*PROVIDED MATERIAL*:
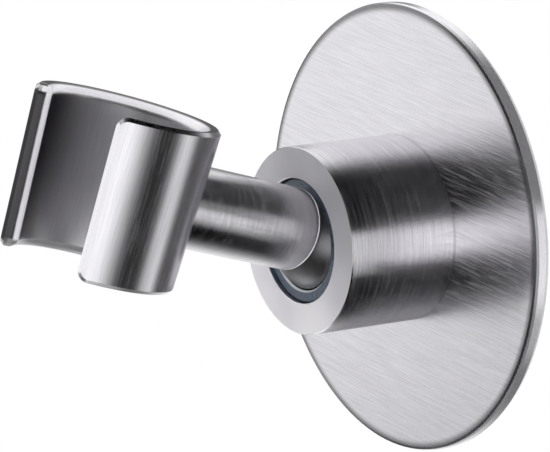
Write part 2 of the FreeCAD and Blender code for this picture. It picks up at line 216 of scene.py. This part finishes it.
def make_floor():
    """A plain pale floor well below the holder, with a faint glow of its own."""
    half = FLOOR_SIZE / 2
    corners = [(-half, -half), (half, -half), (half, half), (-half, half)]
    mesh = bpy.data.meshes.new("floor")
    mesh.from_pydata([(x, y, FLOOR_LEVEL) for x, y in corners], [], [(0, 1, 2, 3)])
    floor = add_object("floor", mesh)
    shader = Shader("pale_floor")
    matte = shader.node("ShaderNodeBsdfDiffuse", {"Color": FLOOR_COLOUR})
    glow = shader.node("ShaderNodeEmission", {"Color": (1.0, 1.0, 1.0, 1.0), "Strength": FLOOR_GLOW})
    both = shader.node("ShaderNodeAddShader", {0: matte.outputs[0], 1: glow.outputs[0]})
    mesh.materials.append(shader.output(both.outputs[0]))


# cards and light panels round the holder, seen only in its reflections
# roll turns about the wall's axis, 0 to the right and 90 up; tilt is the angle from straight in front
# name: rolls, tilts and soft edges (low roll, high roll, both tilts) in degrees, brightness, and
# distance in metres
STUDIO_CARDS = {
    "dark_shell": ((-150.0, 122.0), (-2.0, 172.0), (60.0, 32.0, 26.0), 0.0, 0.55),
    "low_shell": ((-168.0, -62.0), (40.0, 100.0), (28.0, 40.0, 14.0), 0.17, 0.54),
    "low_front_shell": ((-158.0, -92.0), (-2.0, 44.0), (16.0, 16.0, 14.0), 0.62, 0.56),
    "front_shell": ((100.0, 262.0), (-2.0, 50.0), (10.0, 10.0, 10.0), 0.1, 0.57),
    "left_rear_shell": ((146.0, 206.0), (78.0, 152.0), (14.0, 14.0, 16.0), 0.16, 0.58),
    "front_light": ((-35.0, 20.0), (20.0, 88.0), (14.0, 14.0, 34.0), 1.42, 0.5),
    "rear_light": ((-43.0, -10.0), (115.0, 144.0), (14.0, 14.0, 10.0), 1.1, 0.5),
    "low_rear_light": ((-73.0, -31.0), (124.0, 142.0), (14.0, 14.0, 7.0), 1.25, 0.49),
    "ball_light": ((-138.0, -94.0), (64.0, 98.0), (14.0, 14.0, 12.0), 1.3, 0.52),
    "side_light": ((-27.0, 19.0), (111.0, 138.0), (13.0, 13.0, 12.0), 1.05, 0.48),
}
CARD_STEPS = 40


def card_direction(roll, tilt):
    """From the object towards a place on the studio's sphere."""
    r, t = math.radians(roll), math.radians(tilt)
    return Vector((math.cos(r) * math.sin(t), -math.cos(t), math.sin(r) * math.sin(t)))


def card_mesh(name, rolls, tilts, edges, distance):
    """A patch of a sphere round the holder, with a cover that falls from 1 to 0 over its soft edges."""
    places, cover = [], []
    for row in range(CARD_STEPS + 1):
        for column in range(CARD_STEPS + 1):
            roll = rolls[0] + (rolls[1] - rolls[0]) * column / CARD_STEPS
            tilt = tilts[0] + (tilts[1] - tilts[0]) * row / CARD_STEPS
            places.append(card_direction(roll, tilt) * distance)
            share = min((roll - rolls[0]) / edges[0], (rolls[1] - roll) / edges[1],
                        (tilt - tilts[0]) / edges[2], (tilts[1] - tilt) / edges[2], 1.0)
            cover.append(share * share * (3 - 2 * share))
    side = CARD_STEPS + 1
    faces = [(i, i + 1, i + side + 1, i + side)
             for i in range(side * side - side) if (i + 1) % side]
    mesh = bpy.data.meshes.new(name)
    mesh.from_pydata(places, [], faces)
    mesh.attributes.new("cover", "FLOAT", "POINT").data.foreach_set("value", cover)
    return mesh


def make_card(name, rolls, tilts, edges, brightness, distance):
    """One card, which glows where its cover is 1 and is clear where it is 0."""
    card = add_object(name, card_mesh(name, rolls, tilts, edges, distance))
    shader = Shader(name)
    share = shader.node("ShaderNodeAttribute", attribute_name="cover").outputs["Fac"]
    clear = shader.node("ShaderNodeBsdfTransparent").outputs[0]
    glow = shader.node("ShaderNodeEmission", {"Strength": brightness}).outputs[0]
    mixed = shader.node("ShaderNodeMixShader", {0: share, 1: clear, 2: glow})
    card.data.materials.append(shader.output(mixed.outputs[0]))
    card.visible_camera = False
    card.visible_diffuse = False
    card.visible_transmission = False
    card.visible_shadow = False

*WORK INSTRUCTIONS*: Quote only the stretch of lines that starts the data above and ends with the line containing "mesh.materials.append(shader.output(both.outputs[0]))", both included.

*WRITTEN RESPONSE*:
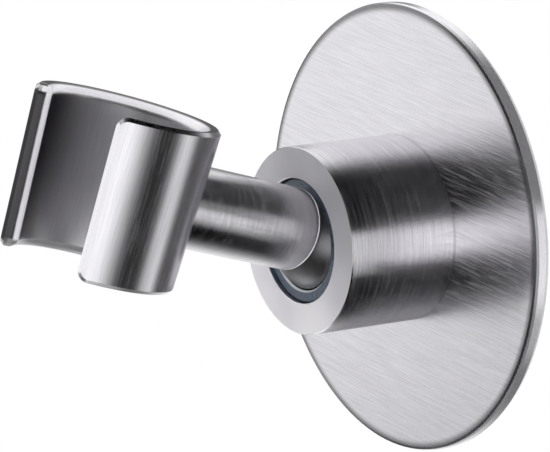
Write part 2 of the FreeCAD and Blender code for this picture. It picks up at line 216 of scene.py. This part finishes it.
def make_floor():
    """A plain pale floor well below the holder, with a faint glow of its own."""
    half = FLOOR_SIZE / 2
    corners = [(-half, -half), (half, -half), (half, half), (-half, half)]
    mesh = bpy.data.meshes.new("floor")
    mesh.from_pydata([(x, y, FLOOR_LEVEL) for x, y in corners], [], [(0, 1, 2, 3)])
    floor = add_object("floor", mesh)
    shader = Shader("pale_floor")
    matte = shader.node("ShaderNodeBsdfDiffuse", {"Color": FLOOR_COLOUR})
    glow = shader.node("ShaderNodeEmission", {"Color": (1.0, 1.0, 1.0, 1.0), "Strength": FLOOR_GLOW})
    both = shader.node("ShaderNodeAddShader", {0: matte.outputs[0], 1: glow.outputs[0]})
    mesh.materials.append(shader.output(both.outputs[0]))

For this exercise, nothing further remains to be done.